Standardizing AI Agent Governance: Microsoft Launches Open-Source Agent Control Specification

Microsoft has introduced the Agent Control Specification (ACS), an open-source standard designed to give developers more granular and consistent control over AI agent behaviors. By establishing policy files checked at various workflow interception points, the specification allows teams to define strict boundaries, human-in-the-loop triggers, and auditing guidelines. The tool integrates across multiple major frameworks, addressing the growing challenge of fragmented controls and tool misuse in autonomous AI workflows.

Skynet Chance (-0.08%): By offering a standardized governance layer to intercept and block unsafe agent actions, this specification directly mitigates the risk of cascading failures and runaway autonomous behaviors. This proactive control mechanism reduces the overall likelihood of an agent operating outside its intended parameters.

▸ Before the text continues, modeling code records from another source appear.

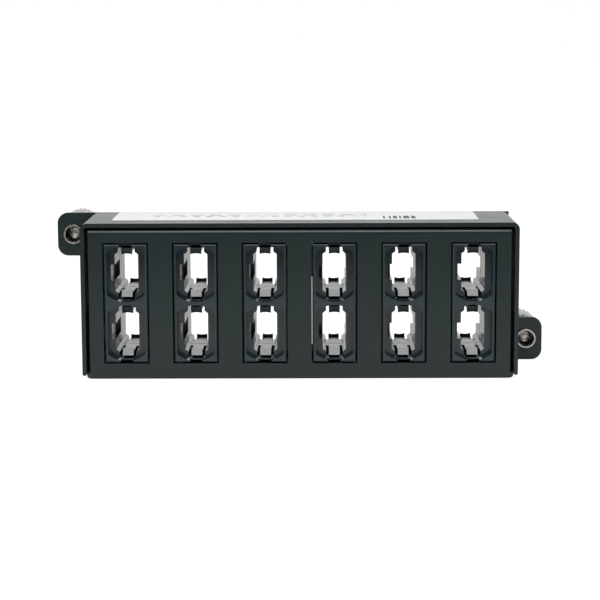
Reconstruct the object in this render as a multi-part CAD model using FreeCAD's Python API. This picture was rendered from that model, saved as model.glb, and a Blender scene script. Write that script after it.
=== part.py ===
import FreeCAD, Part
import math
import os

from FreeCAD import Vector

# A pass-through fibre cassette: a folded steel chassis with a clip-over cover holds a row of
# duplex multi-fibre adapters, and two captive spring-loaded thumbscrews on diagonal ears hold
# the cassette in its panel. Millimetres. X runs along the row, +Y points out of the side with
# the thumbscrew knobs (the front), +Z is up, and the origin is the centre of the underside.

# Folded sheet
SHEET = 0.9                     # powder-coated steel sheet
INSIDE_BEND = 0.3               # inside radius of a fold
BODY_WIDTH = 95.4
BODY_HEIGHT = 34.4
BODY_DEPTH = 24.4

# Chassis: rear panel, bottom and front plate folded from one blank, with two side flanges
REAR_PANEL_INSET = 1.75         # rear panel's side edge from the body's side
REAR_PANEL_CORNER = 1.0         # rounding of the rear panel's lower corners
REAR_LIP_DEPTH = 5.0            # lip folded inwards along the rear panel's top edge
LIP_TO_COVER = 0.35             # gap between that lip and the cover's roof
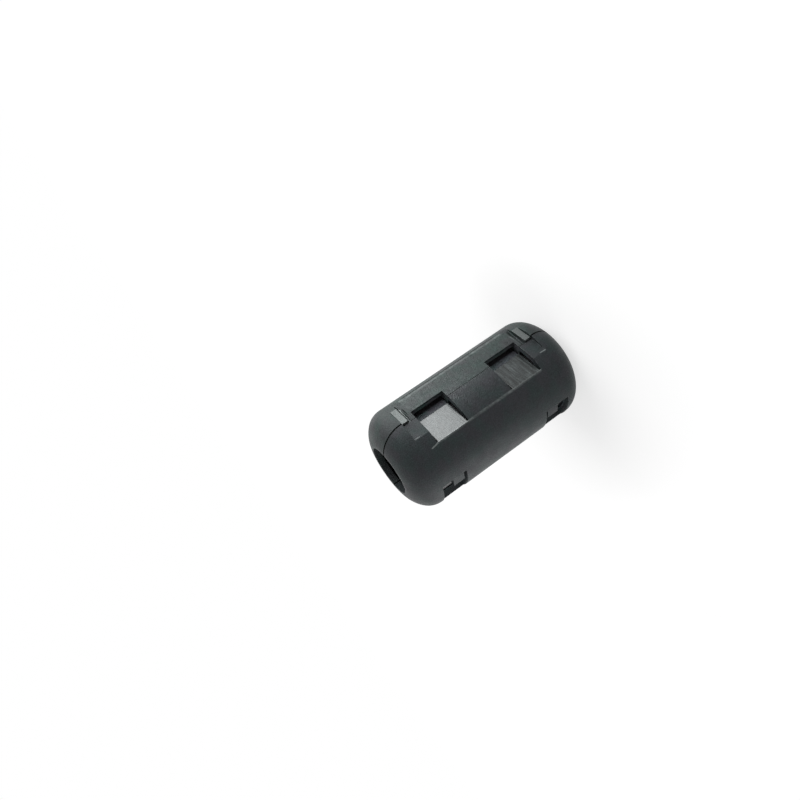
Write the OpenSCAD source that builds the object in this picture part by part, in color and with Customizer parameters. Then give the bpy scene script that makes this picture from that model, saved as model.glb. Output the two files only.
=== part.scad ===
// Clip-on ferrite bead, closed, standing on its end: two moulded case halves on one hinge,
// each with a sintered ferrite half core. Millimetres, +Z up along the cable axis.
// The latch side faces -Y, the hinge side +Y, and the parting plane is X = 0.
// Places along the bead are distances from mid-length, the same toward both ends.

/* [Case] */
// Outer diameter of the closed case
case_d = 19.6; // [19:0.1:21]
// Length over both ends
case_l = 38; // [37.4:0.1:42]
// Wall thickness of the mouldings
wall = 1.3; // [1.2:0.05:1.4]
// Diameter of the cable hole in each end wall
hole_d = 9.5; // [9.2:0.1:9.9]
// Radius of the end shoulder where it leaves the round body
shoulder_r1 = 3.95; // [3.6:0.05:4.2]
// Radius of the end shoulder where it reaches the end face
shoulder_r2 = 6.34; // [6:0.05:6.8]
// Depth taken off each domed end for the flat ring the bead stands on
land_trim = 0.1; // [0.08:0.01:0.16]

/* [Parting line] */
// Gap between the halves along the latch flat
seam_gap = 0.08; // [0.06:0.01:0.12]
// Gap between the halves at the two ends
end_seam_gap = 0.22; // [0.16:0.02:0.3]

/* [Latch side] */
// Depth of the crowned latch flat below the round body, on the parting line
flat_drop = 0.77; // [0.7:0.01:0.85]
// Width of the latch flat, which runs out on the round body at both sides
flat_w = 11.7; // [11.2:0.1:12]
// Wall thickness under the middle of the latch flat
flat_wall = 1.08; // [1:0.02:1.2]
// Half length of the latch flat on half A
flat_reach = 12.35; // [12.2:0.05:12.5]
// Distance from mid-length to the inner edge of each window
window_in = 4.7; // [4.5:0.1:4.9]
// Length of each window along the bead
window_l = 6.75; // [6.4:0.05:6.8]
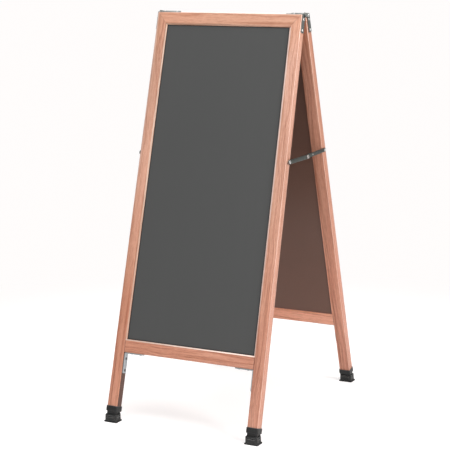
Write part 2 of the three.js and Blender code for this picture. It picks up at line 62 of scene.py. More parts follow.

Skynet Date (+1 days): The widespread adoption of standardized guardrails acts as a technical speed bump, delaying the timeline for dangerous, uncontrolled emergent behaviors in agents. It ensures that deployment velocity is tempered by structural alignment checks.

AGI Progress (+0.01%): Standardizing agent behaviors makes autonomous systems more reliable and viable for complex real-world tasks, marginally advancing practical progress toward functional AGI. It helps solve a key deployment blocker regarding system reliability.

AGI Date (+0 days): Providing developers with a robust, ready-to-use governance SDK reduces deployment friction, which could accelerate the adoption and iteration speed of autonomous agent frameworks. This faster feedback loop slightly pulls forward the timeline for achieving more capable, agentic AGI.